Mini-playback improvements. When you tap one of the volume hardware buttons on your phone, the mini-playback control appears as an overlay at the top of the screen (portrait mode only). According to Microsoft, customers were having trouble tapping the small buttons in the overlay, so they’ve been resized. Additionally, this overlay now provides more information about the currently playing track, including the artist name and what’s playing. And you can tap that information to launch the full music player and access additional options such as Shuffle and Repeat.

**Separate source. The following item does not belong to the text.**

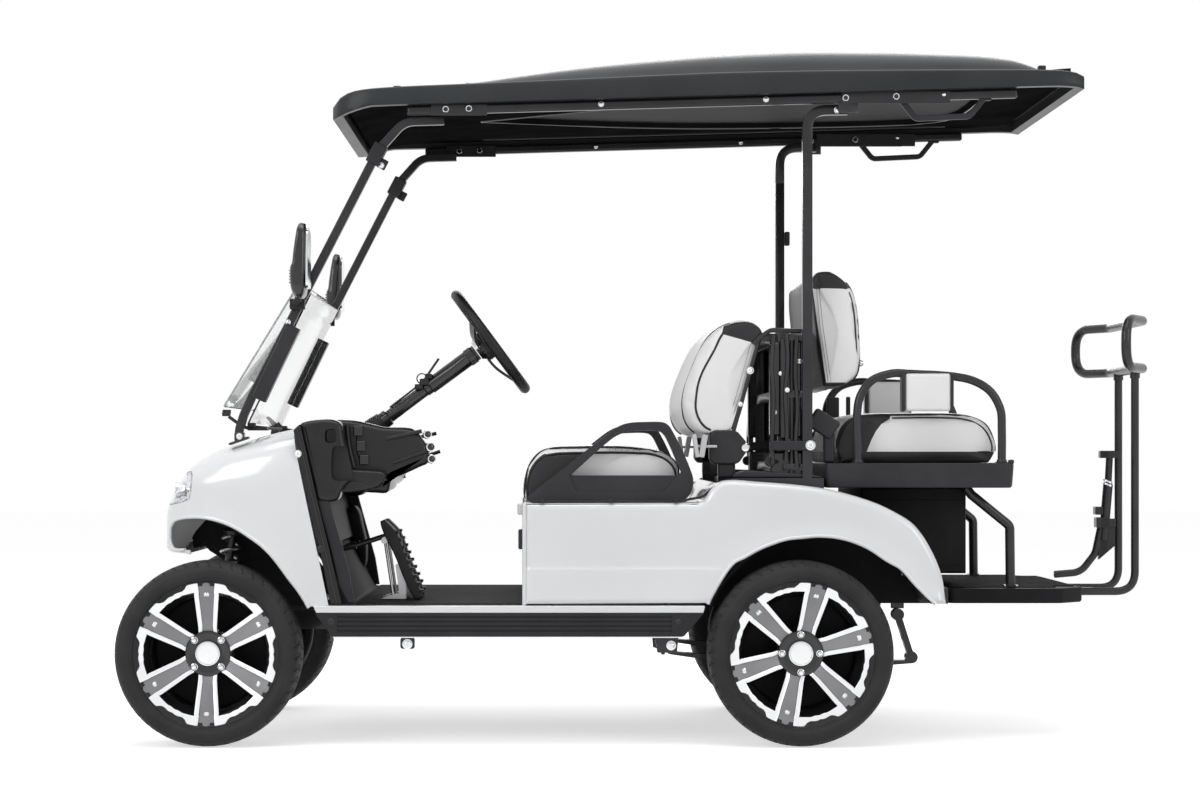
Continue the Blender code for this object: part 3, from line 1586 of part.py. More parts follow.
# Rear seat, tray, box and step
REAR_BACK_FRONT = 1.735
REAR_BACK_LENGTH = 0.134
REAR_BACK_RISE = 0.288
REAR_BACK_HEIGHT = 0.343
REAR_BACK_SHARES = (
    (0.00, 0.00),
    (1.00, 0.00),
    (1.00, 0.20),
    (0.86, 0.86),
    (0.66, 0.97),
    (0.24, 1.00),
    (0.00, 0.93),
)
TRAY_FRONT = 1.755
TRAY_LENGTH = 0.550
TRAY_STEP = 0.031
TRAY_BOTTOM = DECK_BOTTOM + TRAY_STEP
REAR_BACK_BASE = TRAY_BOTTOM + REAR_BACK_RISE
TRAY_HEIGHT = 0.071
TRAY_HALF_WIDTH = 0.500
REAR_CUSHION_FRONT = 1.800
REAR_CUSHION_LENGTH = 0.462
REAR_CUSHION_HEIGHT = 0.144
REAR_CUSHION_SHARES = (
    (0.000, 0.000),
    (1.000, 0.000),
    (1.000, 0.480),
    (0.960, 0.760),
    (0.860, 0.930),
    (0.600, 1.000),
    (0.300, 1.000),
    (0.110, 0.930),
    (0.020, 0.760),
    (0.000, 0.480),
)
REAR_CUSHION_HALF_WIDTH = 0.430
REAR_RAIL_SIDE = 0.465
REAR_RAIL_RADIUS = 0.0125
RAIL_SLOPE_SHARE = 0.2
REAR_RAIL_FRONT = 1.855
REAR_RAIL_REAR = 2.270
REAR_RAIL_RISE_OVER_TRAY = 0.329
REAR_RAIL_HEIGHT = TRAY_BOTTOM + REAR_RAIL_RISE_OVER_TRAY
REAR_RAIL_DROP = 0.090
REAR_RAIL_BEND_RADIUS = 0.060
BOX_FRONT = 1.878
BOX_LENGTH = 0.312
BOX_BASE = 0.476
BOX_HALF_WIDTH = 0.330
STEP_FRONT = REAR_RAIL_END + FIT
STEP_LENGTH = 0.407
STEP_BOTTOM = 0.395
STEP_HEIGHT = 0.048
STEP_HALF_WIDTH = 0.420
STEP_TAIL_HALF_WIDTH = 0.340
SUPPORT_RADIUS = 0.014
SUPPORT_SIDE = 0.350
SUPPORT_TOP = 2.200
SUPPORT_KNEE = 2.312
SUPPORT_KNEE_HEIGHT = 0.618
GRAB_PLACE = 2.727
GRAB_SIDE = 0.120
GRAB_RADIUS = 0.012
GRAB_BEND_RADIUS = 0.060
LOOP_BEND_RADIUS = 0.070
LOOP_ACROSS = (0, 1, 0.05)
GRAB_LOW_HEIGHT = 0.414
GRAB_HIGH_HEIGHT = 1.223
GRAB_BAR_HEIGHT = 1.082
GRAB_BAR_SIDE = 0.230
GRAB_WING_SIDE = 0.385
GRAB_WING_PLACE = 2.645
BRACE_WIDTH = 0.030


def tray_mesh():
    """Rear seat tray with the tube rail at each side."""
    tray = block(
        TRAY_FRONT,
        TRAY_FRONT + TRAY_LENGTH,
        -TRAY_HALF_WIDTH,
        TRAY_HALF_WIDTH,
        TRAY_BOTTOM,
        TRAY_BOTTOM + TRAY_HEIGHT,
    )
    root = TRAY_BOTTOM + TRAY_HEIGHT / 2
    slope_start = REAR_RAIL_REAR - (REAR_RAIL_REAR - REAR_RAIL_FRONT) * RAIL_SLOPE_SHARE
    path = [
        (REAR_RAIL_FRONT, -REAR_RAIL_SIDE, root),
        (REAR_RAIL_FRONT, -REAR_RAIL_SIDE, REAR_RAIL_HEIGHT),
        (slope_start, -REAR_RAIL_SIDE, REAR_RAIL_HEIGHT),
        (REAR_RAIL_REAR, -REAR_RAIL_SIDE, REAR_RAIL_HEIGHT - REAR_RAIL_DROP),
        (REAR_RAIL_REAR, -REAR_RAIL_SIDE, root),
    ]
    rail = tube(rounded(path, REAR_RAIL_BEND_RADIUS, 3), REAR_RAIL_RADIUS, 6)
    return joined(tray, *both_sides(rail))


def step_mesh():
    """Ribbed foot plate with the bent tubes that hang it from the tray and its two braces."""
    top = STEP_BOTTOM + STEP_HEIGHT
    end = STEP_FRONT + STEP_LENGTH
    outline = [
        (STEP_FRONT, -STEP_HALF_WIDTH),
        (end - STEP_LENGTH * 0.35, -STEP_HALF_WIDTH),
        (end, -STEP_TAIL_HALF_WIDTH),
        (end, STEP_TAIL_HALF_WIDTH),
        (end - STEP_LENGTH * 0.35, STEP_HALF_WIDTH),
        (STEP_FRONT, STEP_HALF_WIDTH),
    ]
    board = deck(outline, STEP_BOTTOM, top)
    path = [
        (SUPPORT_TOP, -SUPPORT_SIDE, TRAY_BOTTOM - FIT),
        (SUPPORT_TOP, -SUPPORT_SIDE, TRAY_BOTTOM - OVERRUN),
        (SUPPORT_KNEE, -SUPPORT_SIDE, SUPPORT_KNEE_HEIGHT),
        (SUPPORT_KNEE, -SUPPORT_SIDE, top - OVERRUN / 2),
    ]
    support = tube(path, SUPPORT_RADIUS, 8)
    return joined(board, *both_sides(support))


def grab_bar_mesh():
    """Two posts from the foot plate that carry a wrap-round hand loop."""
    start = STEP_FRONT + STEP_LENGTH + FIT
    pieces = []
    for _, side in SIDES:
        path = [
            (start, side * GRAB_SIDE, GRAB_LOW_HEIGHT),
            (GRAB_PLACE, side * GRAB_SIDE, GRAB_LOW_HEIGHT),
            (GRAB_PLACE, side * GRAB_SIDE, GRAB_BAR_HEIGHT),
        ]
        pieces.append(tube(rounded(path, GRAB_BEND_RADIUS, 3), GRAB_RADIUS, 6))
    middle = (GRAB_HIGH_HEIGHT + GRAB_BAR_HEIGHT) / 2
    loop = []
    corners = (
        (GRAB_PLACE, GRAB_BAR_SIDE, GRAB_BAR_HEIGHT),
        (GRAB_WING_PLACE, GRAB_WING_SIDE, GRAB_BAR_HEIGHT),
        (GRAB_WING_PLACE, GRAB_WING_SIDE, GRAB_HIGH_HEIGHT),
        (GRAB_PLACE, GRAB_BAR_SIDE, GRAB_HIGH_HEIGHT),
    )
    loop += [(x, y, z) for x, y, z in corners]
    loop += [(x, -y, z) for x, y, z in corners[::-1]]
    hand_loop = tube(rounded(loop, LOOP_BEND_RADIUS, 3, True), GRAB_RADIUS, 6, True, LOOP_ACROSS)
    return joined(pieces[0], hand_loop, pieces[1])


# Assembly
add("frame", frame_mesh(), BLACK_STEEL)
add("front_beam", front_beam_mesh(), BLACK_STEEL)
for name, side in SIDES:
    add("front_shock_" + name, shock_mesh(side), STEEL)
add("rack_housing", rack_housing_mesh(), BLACK_STEEL)
add("rear_axle", rear_axle_mesh(), BLACK_STEEL)
add_pair("leaf_spring", leaf_spring_mesh(), BLACK_STEEL)
add("battery_block", battery_mesh(), BATTERY_GREY)
add("floor_pan", floor_mesh(), BLACK_PLASTIC)
add_pair("sill", sill_mesh(), BLACK_PLASTIC)
add("front_cowl", cowl_mesh(), WHITE_PAINT)
add_pair("headlamp", headlamp_mesh(), LAMP_LENS)
add("dash", dash_mesh(), BLACK_PLASTIC)
add("steering_column", column_mesh(), BLACK_STEEL)
add("pedals", pedals_mesh(), BLACK_PLASTIC)
add("rear_body", rear_body_mesh(), WHITE_PAINT)
add_pair("rear_liner", liner_mesh(), BLACK_PLASTIC)
add(
    "bench_back",
    profile_plate(
        BACK_SHARES, BACK_FRONT, BACK_LENGTH, BACK_BASE, BACK_HEIGHT, -SEAT_HALF_WIDTH, SEAT_HALF_WIDTH
    ),
    VINYL,
)
add_pair("armrest", armrest_mesh(), BLACK_PLASTIC)
add("rear_frame", rear_frame_mesh(), BLACK_STEEL)
add(
    "rear_back",
    profile_plate(
        REAR_BACK_SHARES,
        REAR_BACK_FRONT,
        REAR_BACK_LENGTH,
        REAR_BACK_BASE,
        REAR_BACK_HEIGHT,
        -REAR_CUSHION_HALF_WIDTH,
        REAR_CUSHION_HALF_WIDTH,
    ),
    VINYL,
)
add("rear_tray", tray_mesh(), BLACK_PLASTIC)
add(
    "storage_box",
    block(
        BOX_FRONT,
        BOX_FRONT + BOX_LENGTH,
        -BOX_HALF_WIDTH,
        BOX_HALF_WIDTH,
        BOX_BASE,
        TRAY_BOTTOM - FIT,
    ),
    BLACK_PLASTIC,
)
add("footstep", step_mesh(), BLACK_PLASTIC)
add("grab_bar", grab_bar_mesh(), BLACK_STEEL)
add_pair("front_post", front_post_mesh(), BLACK_STEEL)
add(
    "windshield_lower",
    glass_mesh(
        post_place(LOWER_GLASS_FOOT_HEIGHT),
        LOWER_GLASS_FOOT_HEIGHT,
        post_place(LOWER_GLASS_TOP_HEIGHT),
        LOWER_GLASS_TOP_HEIGHT,
    ),
    CLEAR,
)
add(
    "windshield_upper",
    glass_mesh(
        UPPER_GLASS_TIP,
        UPPER_GLASS_TIP_HEIGHT,
        upper_glass_top(),
        UPPER_GLASS_TOP_HEIGHT,
    ),
    CLEAR,
)
add("roof", roof_mesh(), BLACK_PLASTIC)
add_pair("roof_rail", roof_rail_mesh(), BLACK_STEEL)

# Moving pieces
steering_pivot = datum("steering_wheel_pivot", CART, column_top())
add("steering_wheel", steering_wheel_mesh(), BLACK_PLASTIC, steering_pivot)
rack_pivot = datum("tie_rod_slide", CART, (ARM_LENGTH, 0, RACK_HEIGHT))
add("tie_rods", tie_rods_mesh(), STEEL, rack_pivot)
for name, side in SIDES:
    kingpin = datum("knuckle_pivot_" + name, CART, (0, side * KINGPIN_SIDE, AXLE_HEIGHT))
    add("knuckle_" + name, knuckle_mesh(side), STEEL, kingpin)
    hub = datum("front_hub_" + name, kingpin, (0, side * (WHEEL_SIDE - KINGPIN_SIDE), 0))
    centre = (0, side * WHEEL_SIDE, AXLE_HEIGHT)
    add("front_tyre_" + name, tyre_mesh(centre), RUBBER, hub)
    add("front_rim_" + name, rim_mesh(centre, side, FRONT_SPOKE_TURN), ALLOY, hub)
    centre = (WHEELBASE, side * WHEEL_SIDE, AXLE_HEIGHT)
    hub = datum("rear_hub_" + name, CART, centre)
    add("rear_tyre_" + name, tyre_mesh(centre), RUBBER, hub)
    add("rear_rim_" + name, rim_mesh(centre, side, REAR_SPOKE_TURN), ALLOY, hub)
bench_pivot = datum(
    "bench_cushion_hinge", CART, (BENCH_FRONT + CUSHION_LENGTH, 0, CUSHION_BASE_HEIGHT)
)
add(
    "bench_cushion",
    profile_plate(
        CUSHION_SHARES,
        BENCH_FRONT,
        CUSHION_LENGTH,
        CUSHION_BASE_HEIGHT,
        CUSHION_HEIGHT,
        -SEAT_HALF_WIDTH,
        SEAT_HALF_WIDTH,
    ),
    VINYL,
    bench_pivot,
)
rear_cushion_base = TRAY_BOTTOM + TRAY_HEIGHT + FIT
lift_pivot = datum("rear_cushion_hinge", CART, (REAR_CUSHION_FRONT, 0, rear_cushion_base))
add(
    "rear_cushion",
    profile_plate(
        REAR_CUSHION_SHARES,
        REAR_CUSHION_FRONT,
        REAR_CUSHION_LENGTH,
        rear_cushion_base,
        REAR_CUSHION_HEIGHT,
        -REAR_CUSHION_HALF_WIDTH,
        REAR_CUSHION_HALF_WIDTH,
    ),
    VINYL,
    lift_pivot,
)
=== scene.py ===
"""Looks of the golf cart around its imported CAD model."""

import math

import bmesh
import bpy
from mathutils import Matrix, Vector


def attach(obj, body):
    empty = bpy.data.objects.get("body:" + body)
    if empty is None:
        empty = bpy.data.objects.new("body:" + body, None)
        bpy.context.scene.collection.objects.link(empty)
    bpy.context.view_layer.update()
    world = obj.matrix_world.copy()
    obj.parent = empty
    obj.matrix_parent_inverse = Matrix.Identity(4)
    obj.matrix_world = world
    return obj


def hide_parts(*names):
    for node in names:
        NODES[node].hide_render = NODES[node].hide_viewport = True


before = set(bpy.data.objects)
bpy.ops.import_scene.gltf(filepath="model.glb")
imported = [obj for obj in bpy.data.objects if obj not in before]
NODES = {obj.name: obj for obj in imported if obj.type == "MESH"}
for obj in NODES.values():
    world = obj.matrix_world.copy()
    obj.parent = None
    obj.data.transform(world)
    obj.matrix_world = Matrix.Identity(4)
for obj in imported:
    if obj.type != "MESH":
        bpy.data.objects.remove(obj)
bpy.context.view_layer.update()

# Places along the cart are metres behind the front axle, as in the part's source
FRONT_AXLE = -1.2375
WHEELBASE = 1.68
AXLE_HEIGHT = 0.263
WHEEL_SIDE = 0.545
LEFT = -1
RIGHT = 1
SIDES = (("left", LEFT), ("right", RIGHT))


# Materials
COAT_ROUGHNESS = 0.06
PLASTIC_INDEX = 1.45
TURNED_METAL = 0.45
TURNED_RINGS = 260.0


def shader_of(name):
    made = bpy.data.materials.new(name)
    made.use_nodes = True
    tree = made.node_tree
    return made, tree, tree.nodes["Principled BSDF"]


def linked(tree, kind, source=None, source_socket=None, **values):
    node = tree.nodes.new(kind)
    for key, value in values.items():
        if key in node.inputs.keys():
            node.inputs[key].default_value = value
        else:
            setattr(node, key, value)
    if source:
        tree.links.new(source, node.inputs[source_socket])
    return node


def coloured(tree, shader, fac, dark, light, low=0.35, high=0.65):
    ramp = linked(tree, "ShaderNodeValToRGB", fac, "Fac")
    ramp.color_ramp.elements[0].color = (*dark, 1)
    ramp.color_ramp.elements[1].color = (*light, 1)
    ramp.color_ramp.elements[0].position = low
    ramp.color_ramp.elements[1].position = high
    tree.links.new(ramp.outputs["Color"], shader.inputs["Base Color"])
    return ramp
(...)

New Lock Screen capabilities. When audio is playing, playback controls will appear on the Lock Screen so you no longer have to remember to tap a volume button to access the mini playback control. Optionally, you can use imagery of the currently playing artist (as in Now Playing) as your wallpaper on the Lock Screen. (It’s optional because there is a battery life hit when this feature is enabled.)
Playback improvements. The Zune player has received a number of tweaks as well, including larger playback controls, better artist imagery, more playback information, a Repeat All/Repeat One toggle on the Repeat button, on-device playlist creation (including saving a Smart DJ playlist), an onscreen indicator when you’re streaming Zune Pass music (because that can impact battery life), a full-screen toggle for video playback, and video scrubbing capabilities for supported video types.
In these shots, you can see that the playback controls (Back, Play/Pause, and Next) have been moved from the bottom of the screen to the top, the Favorite, Shuffle, and Repeat buttons are now visible (in v1, you have to tap the album art to see them), and there’s a new Command Bar that reveals three new options (Play Smart DJ Mix, Share, and Save as Playlist) when tapped.